Happy Valentine’s Day, y’all!
I am back to the land of the living and no doubt about to dive in to playing catching up at the EDJ. But I thought I’d make a quick post before I headed off to the mines.
I spent some of my time off catching up on “You should read this” blog posts, something that often slides when I get busy. Yesterday, Konrath did a post on his numbers at Amazon using the KDP Select program. He’s got over 50 titles to play with, so YMMV from his by, like, a light year, but he makes a lot of good statements about the issue of self publishing being a business of which YOU ARE CEO. You have to make the calls, the marketing plans, etc. He says:
As always, when you run your business, you need to set your own attainable goals. “Attainable” means they are within your power.

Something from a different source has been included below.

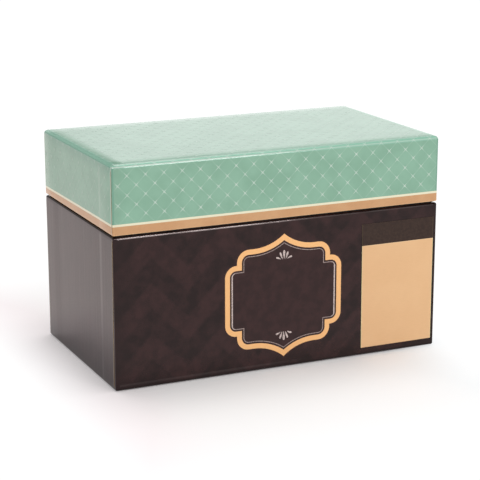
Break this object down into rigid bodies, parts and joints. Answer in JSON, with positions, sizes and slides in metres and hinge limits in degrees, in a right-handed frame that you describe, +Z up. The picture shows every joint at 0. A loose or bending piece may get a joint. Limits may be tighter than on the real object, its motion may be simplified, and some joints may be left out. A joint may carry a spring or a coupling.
{
  "type": "recipe box",
  "caption": "Rectangular wrapped-board card box with a flush lid hinged along its back, an inner neck, and tabbed dividers standing on edge.",
  "frame": {"origin": "centre of the closed box's underside, on the surface it stands on", "axes": "+Z up, +X along the length to the right seen from the front, the front faces -Y"},
  "size_m": [0.1906, 0.1094, 0.12],
  "materials": {
    "greyboard": "bare greyboard, matte",
    "base_paper": "printed dark brown chevron, gloss laminate",
    "lid_paper": "printed mint lattice with cream line and kraft band, gloss laminate",
    "lining_paper": "cream, uncoated",
    "underside_paper": "dark brown, uncoated",
    "neck_card": "dark brown paper over card, uncoated",
    "hinge_paper": "dark brown, grained",
    "label_paper": "kraft tan with a dark header, satin",
    "stay_tape": "gummed kraft tape, matte",
    "divider_card": "kraft card, satin"
  },
  "bodies": {
    "base": {"underside_paper": "underside_paper", "base_wrap": "base_paper", "base_bottom_board": "greyboard", "base_front_board": "greyboard", "base_back_board": "greyboard", "base_left_board": "greyboard", "base_right_board": "greyboard", "base_stay_front_left": "stay_tape", "base_stay_front_right": "stay_tape", "base_stay_back_left": "stay_tape", "base_stay_back_right": "stay_tape", "neck_front": "neck_card", "neck_left": "neck_card", "neck_right": "neck_card", "floor_lining": "lining_paper", "back_lining": "lining_paper", "front_label": "label_paper", "hinge_leaf_base": "hinge_paper"},
    "lid": {"lid_wrap": "lid_paper", "lid_top_board": "greyboard", "lid_front_board": "greyboard", "lid_back_board": "greyboard", "lid_left_board": "greyboard", "lid_right_board": "greyboard", "lid_stay_front_left": "stay_tape", "lid_stay_front_right": "stay_tape", "lid_stay_back_left": "stay_tape", "lid_stay_back_right": "stay_tape", "lid_lining": "lining_paper", "hinge_leaf_lid": "hinge_paper"},
    "divider_1": {"divider_1": "divider_card"},
    "divider_2": {"divider_2": "divider_card"},
    "divider_3": {"divider_3": "divider_card"},
    "divider_4": {"divider_4": "divider_card"},
    "divider_5": {"divider_5": "divider_card"},
    "divider_6": {"divider_6": "divider_card"},
    "divider_7": {"divider_7": "divider_card"},
    "divider_8": {"divider_8": "divider_card"}
  },
  "joints": [
    {"name": "lid_hinge", "type": "hinge", "parent": "base", "child": "lid", "pos_m": [0, 0.0547, 0.0829], "axis": [-1, 0, 0], "range_deg": [0, 175]},
    {"name": "divider_1_tilt", "type": "hinge", "parent": "base", "child": "divider_1", "pos_m": [0, -0.0385, 0.00295], "axis": [1, 0, 0], "range_deg": [0, 7]},
    {"name": "divider_2_tilt", "type": "hinge", "parent": "base", "child": "divider_2", "pos_m": [0, -0.0264, 0.00295], "axis": [1, 0, 0], "range_deg": [0, 5.5]},
    {"name": "divider_3_tilt", "type": "hinge", "parent": "base", "child": "divider_3", "pos_m": [0, -0.01431, 0.00295], "axis": [1, 0, 0], "range_deg": [0, 5.5]},
    {"name": "divider_4_tilt", "type": "hinge", "parent": "base", "child": "divider_4", "pos_m": [0, -0.00221, 0.00295], "axis": [1, 0, 0], "range_deg": [0, 5.5]},
    {"name": "divider_5_tilt", "type": "hinge", "parent": "base", "child": "divider_5", "pos_m": [0, 0.00989, 0.00295], "axis": [1, 0, 0], "range_deg": [0, 5.5]},
    {"name": "divider_6_tilt", "type": "hinge", "parent": "base", "child": "divider_6", "pos_m": [0, 0.02199, 0.00295], "axis": [1, 0, 0], "range_deg": [0, 5.5]},
    {"name": "divider_7_tilt", "type": "hinge", "parent": "base", "child": "divider_7", "pos_m": [0, 0.03408, 0.00295], "axis": [1, 0, 0], "range_deg": [0, 5.5]},
    {"name": "divider_8_tilt", "type": "hinge", "parent": "base", "child": "divider_8", "pos_m": [0, 0.04618, 0.00295], "axis": [1, 0, 0], "range_deg": [0, 5.5]}
  ]
}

Anything that requires the “yes” or “no” from someone else isn’t a goal, it’s a dream.
Finishing my next book by the end of March and getting it live is a goal.

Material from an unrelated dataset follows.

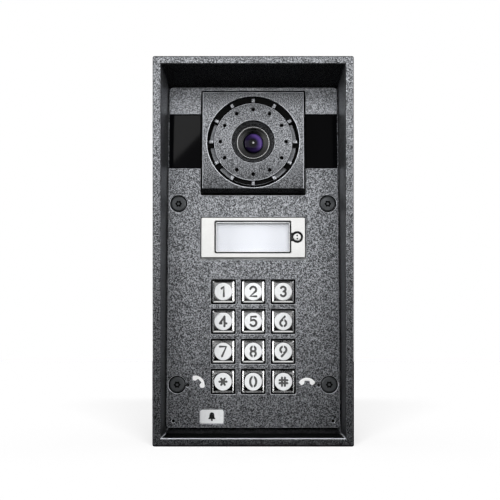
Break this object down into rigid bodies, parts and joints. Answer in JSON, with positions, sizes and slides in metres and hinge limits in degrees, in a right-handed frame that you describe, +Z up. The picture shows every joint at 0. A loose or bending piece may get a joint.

Selling my series to Hollywood is a dream.
I have no dreams. (Emphasis mine).
Some people don’t get that difference between goals and dreams. I feel like I’m not one of them. I’ve always had a very clear grasp of what is and is not in my control. I haven’t set goals for myself of “I’m going to hit the New York Times Best Seller List!” because I have no influence over that. Where I tend to get into trouble is that I haven’t given up the dreams, and I often spend a lot of time focusing on what I want to be to the exclusion of buckling down and getting my stuff done (usually in a [insert swears here], if I could just make enough money to quit my blankety blank day job, I could get this finished in some reasonable amount of time! kind of way).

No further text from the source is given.